Inside was a woman’s lower torso. Over the following months, more body parts surfaced in the river and London’s canals. The careful dissection suggested anatomical knowledge, yet the victim was never identified.
In September 1888 – just weeks after Jack the Ripper’s murders began in Whitechapel – another torso was discovered, this time on a building site destined to become Scotland Yard itself.
Then, in June 1889, a third victim was found. Her remains were scattered along the Thames in Battersea and across west London.
A distinctive wrist scar finally gave police a name: Elizabeth Jackson, a workhouse inmate who was heavily pregnant when she was killed.
A fourth body was discovered away from the water in Pinchin Street, Whitechapel, in September 1889. Some historians also link a fifth possible murder in Vauxhall in 1902. At the time, the case utterly baffled police.
‘They did a pretty good job of analysing the body for clues,’ Ms Worsley said. ‘They were being really assiduous in following up all sorts of mad leads.’
Unlike Jack the Ripper, whose killings were chaotic and brutal, the Torso Murderer displayed control and precision.
Contemporary illustration of the discovery of the Pinchin Street torso. A fourth body was discovered away from the water in Pinchin Street, Whitechapel, in September 1889
Ms Worsley worked alongside Nadifa Mohamed, Dr Kate Lister and Dr Rose Wallis
Forensic pathologist Dr Marie Cassidy, who appears in the documentary, is convinced London was being stalked by two serial killers at the same time.
Ms Worsley and Bax Horton revisited long standing theories, including claims that the murderer was George Chapman – also known as Seweryn Klosowski – later hanged for poisoning three of his mistresses.
But while he was active at the right time, there was little evidence to connect him to the dismemberment murders.
The breakthrough came when Bax Horton trawled historic newspaper archives for reports of violence against women near the Thames.
One name repeatedly appeared: James Crick.
Crick was a bargeman with a known history of violence and unrestricted access to the river.
Bargemen, at the time, were often involved in sheep rustling and butchery – giving them the skills needed to dismember bodies.
In 1889, Crick offered a woman named Sarah Warburton a lift across the Thames. Once on the water, he issued a chilling threat, telling her that if she made a noise he would ‘settle you as I have done other women that have been found in the Thames’.
Ms Warburton was taken to a steamboat moored under Tower Bridge, where Crick assaulted her. She fought back, striking him with a piece of iron and raising the alarm. A passing police boat intervened, and Crick was arrested.
He was convicted on the testimony of Warburton and Inspector Charles Ford, receiving a 15-year sentence, of which he served eight and a half. During his imprisonment, the torso murders stopped.
Crick later returned to river work and would have been free by the time of the suspected Vauxhall killing.

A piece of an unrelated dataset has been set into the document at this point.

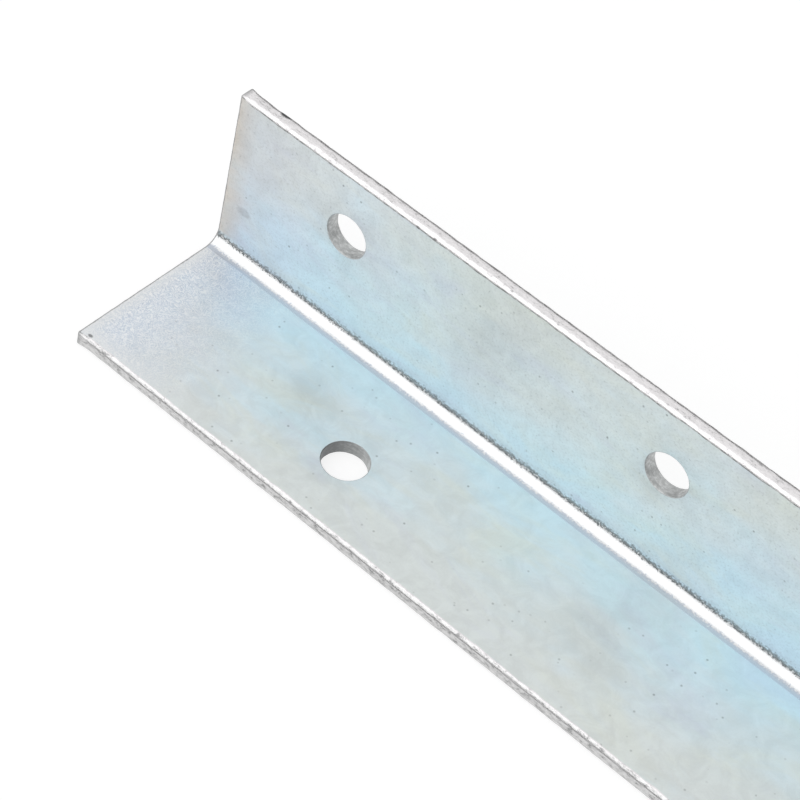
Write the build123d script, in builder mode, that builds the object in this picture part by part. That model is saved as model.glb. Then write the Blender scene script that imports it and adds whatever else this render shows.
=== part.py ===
from build123d import *

import os

# Ground anchor: one length of thin steel angle, cold bent from a flat strip.
# One end is cut square and has the fixing holes, the other is cut to a point.
#
# Frame, in millimetres: the anchor lies on the outer face of one leg, and the other
# leg stands up along its edge at +Y. +X runs from the square end to the point and
# +Z is up. The origin is the middle of its box, at the bottom.

# Strip and bend
length = 500.0          # from the square end to the point
leg_width = 40.0        # of both legs, over the outer faces
thickness = 3.0
bend_radius = 3.0       # inside the bend

# Edges
inner_toe_radius = 0.8  # long edges, on the inside of the angle
outer_toe_radius = 0.4  # long edges, on the outside
cut_edge_radius = 0.3   # square end and point
rim_radius = 0.3        # hole rims, on the side where the punch went in

# Fixing holes: places from the square end, and gauges from the other leg's outer face
hole_diameter = 9.0
upright_hole_places = (28.5, 102.0)
upright_gauge = 26.0
lying_hole_places = (53.0,)
lying_gauge = 25.5

# Point: each leg is cut back along a straight line
point_length = 80.0
point_width = 5.0       # what is left of each leg at the very end

# Places that follow from these
square_end = -length / 2
back = leg_width / 2        # outer face of the upright leg
toe = back - leg_width      # free edge of the lying leg

# Drawing planes: the inner face of each leg, with its own X measured from the square
# end and its own Y from the other leg's outer face, away from it on the upright leg
# and towards minus on the lying leg
upright_face = Plane(origin=(square_end, back - thickness, 0), x_dir=(1, 0, 0), z_dir=(0, -1, 0))
lying_face = Plane(origin=(square_end, back, thickness), x_dir=(1, 0, 0), z_dir=(0, 0, 1))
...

He died in 1907.
Disturbingly, Ms Worsley uncovered evidence suggesting he could have been caught earlier.
In early 1889, another woman, Jessie Miller, accused Crick of attacking her. She was rescued by passing rivermen, but her account was dismissed and the case dropped.
Ms Miller never recovered, later becoming an alcoholic before dying after falling under an omnibus at the age of 43.
For Ms Worsley, the case highlights a grim continuity between the Victorian era and today.
‘It’s Inspector Charles Ford’s backing up of Sarah Warburton in court which really puts the murderer away. Jessie wasn’t believed,’ she said. ‘It’s really frustrating that they didn’t manage to get Crick sooner.’
If Ms Worsley and Bax Horton are right, the Thames Torso Murderer was hiding in plain sight all along – a violent man of the river whose crimes were overshadowed by Jack the Ripper, but whose legacy may be even more disturbing.